Westergaard and his colleagues gathered data over the course of four years from 45 HIV testing sites in Wisconsin. Researchers matched up results from Social Networking Strategies (SNS), which enlist people in high-risk groups to recruit their friends to get tested for HIV, and tradition counseling, testing, and referral (CTR) programs, which are made available to anyone looking to get tested, but do not include peer-to-peer encouragement.

Findings revealed that 2.49 percent of people tested through SNS were HIV-positive compared to .91 percent of people tested through CTR programs. SNS programs produced two and a half times more positive results than CTR programs proving its efficiency in targeting at risk individuals. People at high risk for HIV involved with SNS receive a $10 to $20 referral incentive for every person they encourage to get tested. Due to this higher percentage of positive tests, the research team is confident these incentives are worth the cost of the program.

"Some SNS programs limit the numbers of people a recruiter can refer for testing, based on the assumption that that they're just signing up everyone they know to make more money, even if they're unlikely to be HIV-positive," Dr. Westergaard added. "Our study showed that, on average, the 30th or 40th person referred for testing through SNS had just as high if not a higher probability of having a positive HIV test than the first five or 10 people referred. This suggests SNS can be a cost-effective tool to increase testing in specific high risk pools, such as men who have sex with men and transgender people."
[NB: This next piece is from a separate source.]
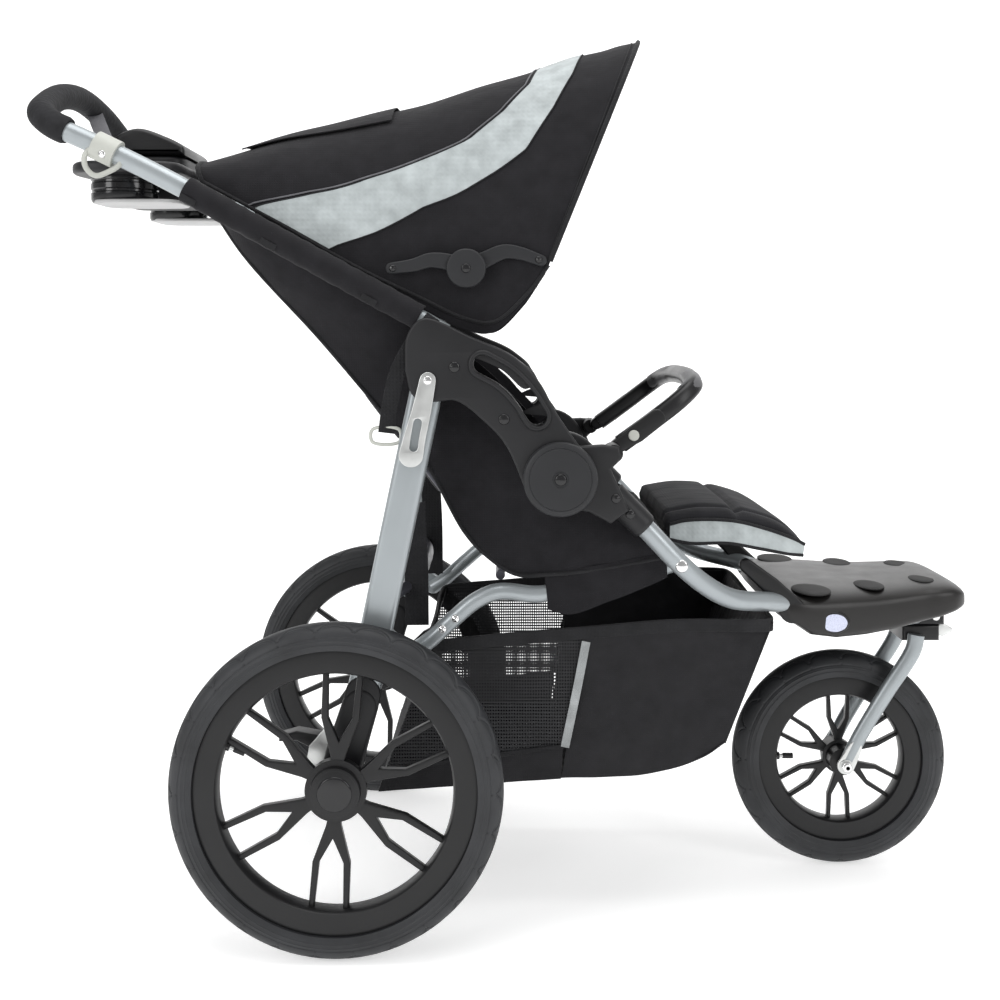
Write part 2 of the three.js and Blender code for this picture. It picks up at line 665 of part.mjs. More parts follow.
buildRearWheels();
buildFrontWheel();
buildFork();
buildSwivelBlock();
buildFrontTubes();
buildFrontSockets();
buildFootrest();
buildLinkTubes();
buildHandle();
buildHousings();
buildTray();
buildCanopyFabric();
buildCanopyFrame();
buildSeat();
buildBasket();
buildArmBar();
buildRearFrame();

export default stroller;
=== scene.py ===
# %% [markdown]
# # A folding jogging stroller
# The CAD frame gives every size, joint and place. This notebook builds the looks around it:
# painted tubes, moulded plastics, air tyres, and all the sewn goods, each as its own piece.
# The frame is loaded first, because later cells read the fold pivot from its joints and hide the CAD
# parts they replace.

# %% Load the frame
import json
import math
import bpy
import bmesh
import numpy as np
from mathutils import Vector, Matrix, noise


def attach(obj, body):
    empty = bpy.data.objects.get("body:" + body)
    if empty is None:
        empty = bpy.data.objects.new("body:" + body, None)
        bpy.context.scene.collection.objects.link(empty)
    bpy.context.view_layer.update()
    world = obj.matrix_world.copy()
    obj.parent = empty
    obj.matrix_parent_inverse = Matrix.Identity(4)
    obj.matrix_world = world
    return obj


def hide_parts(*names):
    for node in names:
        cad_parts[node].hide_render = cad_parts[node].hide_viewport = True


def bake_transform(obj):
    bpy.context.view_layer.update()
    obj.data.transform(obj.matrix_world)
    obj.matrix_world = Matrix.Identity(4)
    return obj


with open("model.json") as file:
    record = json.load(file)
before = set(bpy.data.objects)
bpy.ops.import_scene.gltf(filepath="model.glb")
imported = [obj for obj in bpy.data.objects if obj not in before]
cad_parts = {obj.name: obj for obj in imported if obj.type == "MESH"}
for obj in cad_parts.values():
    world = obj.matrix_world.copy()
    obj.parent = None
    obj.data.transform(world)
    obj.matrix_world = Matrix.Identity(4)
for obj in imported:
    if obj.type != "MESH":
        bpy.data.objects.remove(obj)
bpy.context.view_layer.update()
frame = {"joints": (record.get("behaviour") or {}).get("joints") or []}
scene = bpy.context.scene
joints = {j["name"]: j for j in frame["joints"]}

# %% [markdown]
# The stroller is drawn in millimetres from a side view, as a frame maker would. `at` turns a
# drawing point (x, y, z) into metres in the frame. Both sides are built by one loop: the right
# side is -1 and the left is +1.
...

According to the Centers for Disease Control and Prevention, about 50,000 people in the United States are newly infected with HIV each year. The CDC recommends that healthcare providers test people between the age of 13 and 64 at least once during their routine checkup. Although this study focused on people at high risk for HIV, the CDC highlights that some people who test positive for HIV were not aware of their risk. Even people in a long-term relationship should get tested with their partner at least one time.